_WHAT THE TASK ASKS:_ Exactly the lines between the line containing "for vert, point" and the line containing "points = [vertex.co", together with those two lines, are to be output.

_SUPPLIED MATERIAL:_
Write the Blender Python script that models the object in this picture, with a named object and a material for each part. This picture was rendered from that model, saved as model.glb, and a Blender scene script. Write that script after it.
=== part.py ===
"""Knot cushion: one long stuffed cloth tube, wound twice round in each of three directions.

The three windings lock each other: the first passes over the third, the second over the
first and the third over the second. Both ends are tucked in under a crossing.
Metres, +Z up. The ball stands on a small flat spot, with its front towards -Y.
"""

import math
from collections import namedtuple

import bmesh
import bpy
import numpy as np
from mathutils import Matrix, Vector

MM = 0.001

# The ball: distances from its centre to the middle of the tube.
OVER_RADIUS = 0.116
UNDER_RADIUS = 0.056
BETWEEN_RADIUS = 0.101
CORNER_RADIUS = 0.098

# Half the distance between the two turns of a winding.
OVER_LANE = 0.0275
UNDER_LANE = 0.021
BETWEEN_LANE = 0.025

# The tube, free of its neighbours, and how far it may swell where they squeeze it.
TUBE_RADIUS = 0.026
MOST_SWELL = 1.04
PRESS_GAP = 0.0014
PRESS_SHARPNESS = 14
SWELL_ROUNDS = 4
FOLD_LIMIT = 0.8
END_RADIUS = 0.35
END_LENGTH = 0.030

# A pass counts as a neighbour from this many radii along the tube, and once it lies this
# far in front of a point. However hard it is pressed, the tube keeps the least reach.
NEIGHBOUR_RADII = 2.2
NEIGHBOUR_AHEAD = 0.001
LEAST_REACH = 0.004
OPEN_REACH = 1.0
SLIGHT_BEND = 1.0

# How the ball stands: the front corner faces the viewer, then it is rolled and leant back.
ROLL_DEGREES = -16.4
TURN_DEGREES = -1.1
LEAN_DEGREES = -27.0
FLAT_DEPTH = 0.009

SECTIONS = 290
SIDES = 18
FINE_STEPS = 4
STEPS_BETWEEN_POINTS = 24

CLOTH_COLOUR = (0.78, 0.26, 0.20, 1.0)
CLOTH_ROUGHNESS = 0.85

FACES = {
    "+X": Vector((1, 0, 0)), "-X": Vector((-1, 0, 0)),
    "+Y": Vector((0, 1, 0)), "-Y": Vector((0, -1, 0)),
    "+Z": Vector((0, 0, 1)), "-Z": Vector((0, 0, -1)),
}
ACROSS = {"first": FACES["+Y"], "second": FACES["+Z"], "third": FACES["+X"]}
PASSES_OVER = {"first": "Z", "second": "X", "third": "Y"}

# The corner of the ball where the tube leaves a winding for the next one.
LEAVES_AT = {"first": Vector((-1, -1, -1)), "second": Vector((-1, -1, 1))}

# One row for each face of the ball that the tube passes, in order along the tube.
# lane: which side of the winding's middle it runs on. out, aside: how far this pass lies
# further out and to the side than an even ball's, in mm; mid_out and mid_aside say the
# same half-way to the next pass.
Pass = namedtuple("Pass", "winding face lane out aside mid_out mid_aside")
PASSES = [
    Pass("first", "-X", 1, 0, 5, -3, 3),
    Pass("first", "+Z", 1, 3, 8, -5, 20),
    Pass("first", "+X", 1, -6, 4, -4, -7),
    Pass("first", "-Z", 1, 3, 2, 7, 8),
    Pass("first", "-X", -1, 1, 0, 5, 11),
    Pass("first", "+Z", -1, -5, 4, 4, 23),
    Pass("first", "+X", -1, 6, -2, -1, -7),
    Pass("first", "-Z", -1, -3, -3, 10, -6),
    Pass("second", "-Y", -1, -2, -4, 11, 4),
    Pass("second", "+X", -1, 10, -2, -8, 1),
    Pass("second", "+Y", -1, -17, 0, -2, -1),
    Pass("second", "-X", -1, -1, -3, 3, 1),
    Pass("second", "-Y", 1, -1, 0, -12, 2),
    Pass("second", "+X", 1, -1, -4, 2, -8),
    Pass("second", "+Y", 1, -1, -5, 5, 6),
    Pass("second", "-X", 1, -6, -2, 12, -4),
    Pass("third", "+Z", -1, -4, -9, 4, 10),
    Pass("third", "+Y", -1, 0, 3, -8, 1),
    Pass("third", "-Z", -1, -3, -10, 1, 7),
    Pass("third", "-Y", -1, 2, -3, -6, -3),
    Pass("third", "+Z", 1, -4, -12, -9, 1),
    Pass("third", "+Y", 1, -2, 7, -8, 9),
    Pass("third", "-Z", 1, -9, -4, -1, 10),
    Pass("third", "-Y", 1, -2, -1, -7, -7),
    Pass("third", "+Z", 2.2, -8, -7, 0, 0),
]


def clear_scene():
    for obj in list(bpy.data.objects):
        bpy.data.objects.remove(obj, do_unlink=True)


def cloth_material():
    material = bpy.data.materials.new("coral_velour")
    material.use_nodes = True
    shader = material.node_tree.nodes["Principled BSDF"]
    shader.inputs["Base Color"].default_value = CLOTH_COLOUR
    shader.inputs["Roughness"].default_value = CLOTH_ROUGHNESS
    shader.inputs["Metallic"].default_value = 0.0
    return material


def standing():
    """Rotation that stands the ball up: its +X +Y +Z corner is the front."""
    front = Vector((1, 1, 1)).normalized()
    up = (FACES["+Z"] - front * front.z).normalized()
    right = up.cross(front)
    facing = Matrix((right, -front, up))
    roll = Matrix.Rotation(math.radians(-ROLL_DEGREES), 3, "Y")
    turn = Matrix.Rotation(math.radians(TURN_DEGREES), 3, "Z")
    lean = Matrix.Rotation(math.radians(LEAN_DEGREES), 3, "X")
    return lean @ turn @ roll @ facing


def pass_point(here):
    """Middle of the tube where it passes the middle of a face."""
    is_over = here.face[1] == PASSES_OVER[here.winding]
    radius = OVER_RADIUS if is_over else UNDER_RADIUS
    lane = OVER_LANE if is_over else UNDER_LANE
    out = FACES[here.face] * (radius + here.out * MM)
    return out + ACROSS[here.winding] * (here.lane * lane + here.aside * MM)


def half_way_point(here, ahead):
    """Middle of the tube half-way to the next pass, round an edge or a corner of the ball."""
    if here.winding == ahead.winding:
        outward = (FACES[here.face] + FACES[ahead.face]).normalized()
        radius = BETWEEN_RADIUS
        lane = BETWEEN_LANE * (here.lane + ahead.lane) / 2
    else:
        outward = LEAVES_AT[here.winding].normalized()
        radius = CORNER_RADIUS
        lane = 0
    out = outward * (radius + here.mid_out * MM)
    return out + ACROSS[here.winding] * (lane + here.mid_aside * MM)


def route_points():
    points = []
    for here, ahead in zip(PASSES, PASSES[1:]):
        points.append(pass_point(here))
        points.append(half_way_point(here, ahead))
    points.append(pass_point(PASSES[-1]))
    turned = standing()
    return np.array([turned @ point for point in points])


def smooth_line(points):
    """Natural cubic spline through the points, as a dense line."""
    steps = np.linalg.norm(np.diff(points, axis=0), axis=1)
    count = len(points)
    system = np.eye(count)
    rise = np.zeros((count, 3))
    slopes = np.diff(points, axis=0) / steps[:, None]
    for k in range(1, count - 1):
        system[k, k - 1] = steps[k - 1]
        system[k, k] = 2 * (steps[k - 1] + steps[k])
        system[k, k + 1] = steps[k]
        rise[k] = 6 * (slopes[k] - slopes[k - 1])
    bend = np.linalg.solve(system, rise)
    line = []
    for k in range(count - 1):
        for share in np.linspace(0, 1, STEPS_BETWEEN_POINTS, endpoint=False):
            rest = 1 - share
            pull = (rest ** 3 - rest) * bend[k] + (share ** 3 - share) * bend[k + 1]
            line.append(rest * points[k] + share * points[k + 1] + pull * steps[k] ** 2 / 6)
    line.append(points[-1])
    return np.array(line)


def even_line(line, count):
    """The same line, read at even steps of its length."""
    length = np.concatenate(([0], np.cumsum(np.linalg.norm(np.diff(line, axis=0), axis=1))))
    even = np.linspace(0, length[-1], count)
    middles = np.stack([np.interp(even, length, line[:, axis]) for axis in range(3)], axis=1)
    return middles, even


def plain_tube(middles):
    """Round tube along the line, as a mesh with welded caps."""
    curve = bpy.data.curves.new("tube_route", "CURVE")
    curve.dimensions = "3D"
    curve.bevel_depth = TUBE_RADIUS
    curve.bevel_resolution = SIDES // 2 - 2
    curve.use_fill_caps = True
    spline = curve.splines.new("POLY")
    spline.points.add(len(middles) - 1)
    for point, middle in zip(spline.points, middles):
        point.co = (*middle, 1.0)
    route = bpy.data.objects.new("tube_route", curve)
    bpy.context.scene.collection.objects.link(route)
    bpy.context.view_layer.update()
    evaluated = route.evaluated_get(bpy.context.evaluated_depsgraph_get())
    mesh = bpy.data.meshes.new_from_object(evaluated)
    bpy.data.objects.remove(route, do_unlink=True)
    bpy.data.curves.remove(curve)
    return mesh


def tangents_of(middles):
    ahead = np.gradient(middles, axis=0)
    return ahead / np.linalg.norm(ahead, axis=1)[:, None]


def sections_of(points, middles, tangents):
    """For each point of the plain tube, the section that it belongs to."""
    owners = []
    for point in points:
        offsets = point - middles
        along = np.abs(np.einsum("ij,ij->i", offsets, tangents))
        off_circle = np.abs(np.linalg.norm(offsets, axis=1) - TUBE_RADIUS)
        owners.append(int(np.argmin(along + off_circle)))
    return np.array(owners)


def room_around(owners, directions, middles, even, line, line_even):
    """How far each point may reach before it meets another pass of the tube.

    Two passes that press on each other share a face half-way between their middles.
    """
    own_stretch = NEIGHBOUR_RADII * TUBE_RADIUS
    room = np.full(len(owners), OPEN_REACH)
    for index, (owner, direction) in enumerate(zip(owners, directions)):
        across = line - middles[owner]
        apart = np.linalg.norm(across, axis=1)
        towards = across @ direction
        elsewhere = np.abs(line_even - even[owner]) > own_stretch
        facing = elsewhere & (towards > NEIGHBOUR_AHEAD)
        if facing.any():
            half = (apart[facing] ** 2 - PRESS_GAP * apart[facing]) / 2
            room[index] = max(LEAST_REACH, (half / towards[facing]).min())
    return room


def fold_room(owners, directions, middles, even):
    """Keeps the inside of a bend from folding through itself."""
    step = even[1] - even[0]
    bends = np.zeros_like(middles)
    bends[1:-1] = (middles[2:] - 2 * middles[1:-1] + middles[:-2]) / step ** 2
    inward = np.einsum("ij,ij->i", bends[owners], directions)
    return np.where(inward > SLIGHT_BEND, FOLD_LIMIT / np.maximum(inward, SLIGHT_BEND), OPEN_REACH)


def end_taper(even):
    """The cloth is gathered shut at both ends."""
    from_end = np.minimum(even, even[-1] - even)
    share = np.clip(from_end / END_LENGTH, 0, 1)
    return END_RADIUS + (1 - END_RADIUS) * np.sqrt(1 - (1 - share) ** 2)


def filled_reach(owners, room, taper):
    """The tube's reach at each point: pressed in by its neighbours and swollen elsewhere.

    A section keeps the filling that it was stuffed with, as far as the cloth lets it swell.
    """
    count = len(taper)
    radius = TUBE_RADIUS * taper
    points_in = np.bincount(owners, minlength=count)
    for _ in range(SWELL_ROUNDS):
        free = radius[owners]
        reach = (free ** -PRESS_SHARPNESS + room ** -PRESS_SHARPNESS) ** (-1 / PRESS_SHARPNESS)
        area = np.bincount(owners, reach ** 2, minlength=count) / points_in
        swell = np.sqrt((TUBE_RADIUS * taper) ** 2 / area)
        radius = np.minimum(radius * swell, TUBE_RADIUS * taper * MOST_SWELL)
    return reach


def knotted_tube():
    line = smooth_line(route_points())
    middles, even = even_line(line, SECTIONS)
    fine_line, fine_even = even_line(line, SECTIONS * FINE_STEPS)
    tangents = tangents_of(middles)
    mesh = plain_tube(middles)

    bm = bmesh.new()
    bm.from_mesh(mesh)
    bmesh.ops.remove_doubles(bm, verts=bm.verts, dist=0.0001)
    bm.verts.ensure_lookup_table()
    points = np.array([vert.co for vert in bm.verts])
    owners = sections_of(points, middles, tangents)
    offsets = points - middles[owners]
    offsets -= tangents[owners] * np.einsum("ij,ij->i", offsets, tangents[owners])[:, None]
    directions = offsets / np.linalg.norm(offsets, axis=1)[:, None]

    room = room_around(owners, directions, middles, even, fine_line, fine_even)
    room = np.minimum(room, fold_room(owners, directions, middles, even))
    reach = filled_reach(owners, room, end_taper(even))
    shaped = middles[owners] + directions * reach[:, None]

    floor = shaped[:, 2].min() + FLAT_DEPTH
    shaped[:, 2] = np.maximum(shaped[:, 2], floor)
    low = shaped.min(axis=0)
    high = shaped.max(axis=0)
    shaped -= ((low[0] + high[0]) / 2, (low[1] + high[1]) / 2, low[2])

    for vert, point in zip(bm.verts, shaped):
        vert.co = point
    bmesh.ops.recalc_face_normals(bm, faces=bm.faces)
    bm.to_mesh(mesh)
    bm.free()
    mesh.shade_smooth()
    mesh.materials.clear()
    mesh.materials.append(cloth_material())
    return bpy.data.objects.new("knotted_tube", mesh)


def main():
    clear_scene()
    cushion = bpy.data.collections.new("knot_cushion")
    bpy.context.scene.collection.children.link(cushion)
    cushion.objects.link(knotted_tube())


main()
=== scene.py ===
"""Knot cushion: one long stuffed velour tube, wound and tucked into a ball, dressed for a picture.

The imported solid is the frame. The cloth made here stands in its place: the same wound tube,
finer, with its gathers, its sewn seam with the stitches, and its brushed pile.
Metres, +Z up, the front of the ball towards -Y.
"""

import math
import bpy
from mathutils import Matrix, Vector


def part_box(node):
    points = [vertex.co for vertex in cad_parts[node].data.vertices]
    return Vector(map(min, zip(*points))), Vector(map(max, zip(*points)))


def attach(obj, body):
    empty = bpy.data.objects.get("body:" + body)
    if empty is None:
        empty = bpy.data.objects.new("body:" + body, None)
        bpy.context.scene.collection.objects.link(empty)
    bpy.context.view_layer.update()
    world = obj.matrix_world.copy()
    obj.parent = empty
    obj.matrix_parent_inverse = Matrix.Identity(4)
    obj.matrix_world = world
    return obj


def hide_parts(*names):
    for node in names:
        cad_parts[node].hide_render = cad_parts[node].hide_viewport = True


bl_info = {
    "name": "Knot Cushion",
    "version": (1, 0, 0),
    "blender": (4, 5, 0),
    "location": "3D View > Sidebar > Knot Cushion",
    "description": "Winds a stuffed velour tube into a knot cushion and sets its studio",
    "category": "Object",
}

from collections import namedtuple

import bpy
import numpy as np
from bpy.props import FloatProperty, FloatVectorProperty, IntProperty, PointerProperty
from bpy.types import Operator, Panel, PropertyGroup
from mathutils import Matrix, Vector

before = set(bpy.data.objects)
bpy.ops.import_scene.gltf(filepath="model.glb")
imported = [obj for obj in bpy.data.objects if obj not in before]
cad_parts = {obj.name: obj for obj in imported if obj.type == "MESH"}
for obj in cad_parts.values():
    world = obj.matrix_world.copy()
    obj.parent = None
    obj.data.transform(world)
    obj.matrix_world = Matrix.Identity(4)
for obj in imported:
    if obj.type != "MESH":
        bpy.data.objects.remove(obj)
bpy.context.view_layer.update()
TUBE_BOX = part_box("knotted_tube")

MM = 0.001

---

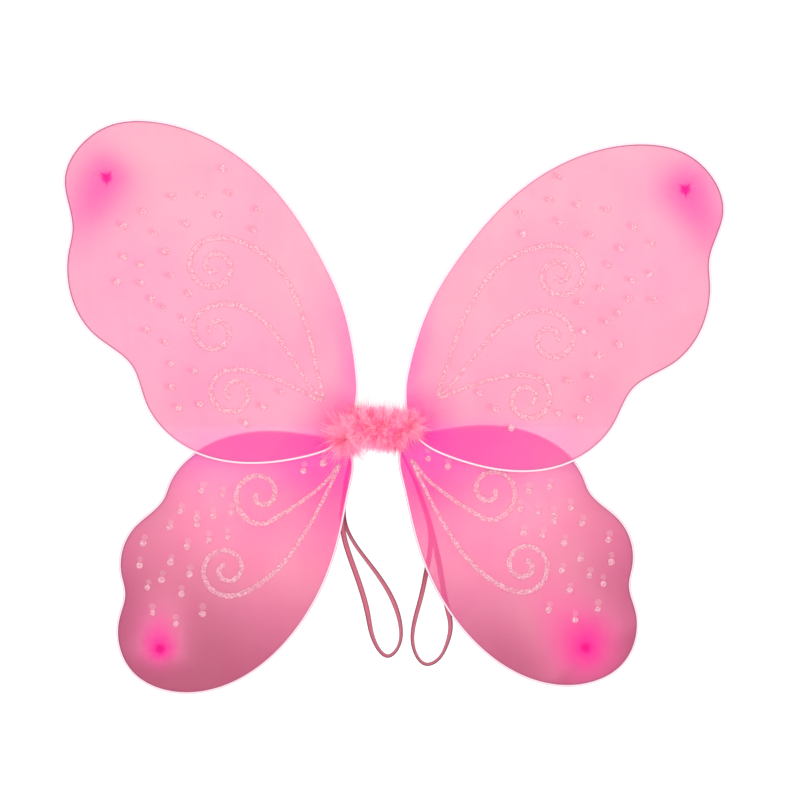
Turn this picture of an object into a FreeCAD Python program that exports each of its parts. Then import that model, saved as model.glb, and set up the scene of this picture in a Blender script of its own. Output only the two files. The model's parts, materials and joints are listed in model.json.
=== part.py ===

_WRITTEN ANSWER:_
    for vert, point in zip(bm.verts, shaped):
        vert.co = point
    bmesh.ops.recalc_face_normals(bm, faces=bm.faces)
    bm.to_mesh(mesh)
    bm.free()
    mesh.shade_smooth()
    mesh.materials.clear()
    mesh.materials.append(cloth_material())
    return bpy.data.objects.new("knotted_tube", mesh)


def main():
    clear_scene()
    cushion = bpy.data.collections.new("knot_cushion")
    bpy.context.scene.collection.children.link(cushion)
    cushion.objects.link(knotted_tube())


main()
=== scene.py ===
"""Knot cushion: one long stuffed velour tube, wound and tucked into a ball, dressed for a picture.

The imported solid is the frame. The cloth made here stands in its place: the same wound tube,
finer, with its gathers, its sewn seam with the stitches, and its brushed pile.
Metres, +Z up, the front of the ball towards -Y.
"""

import math
import bpy
from mathutils import Matrix, Vector


def part_box(node):
    points = [vertex.co for vertex in cad_parts[node].data.vertices]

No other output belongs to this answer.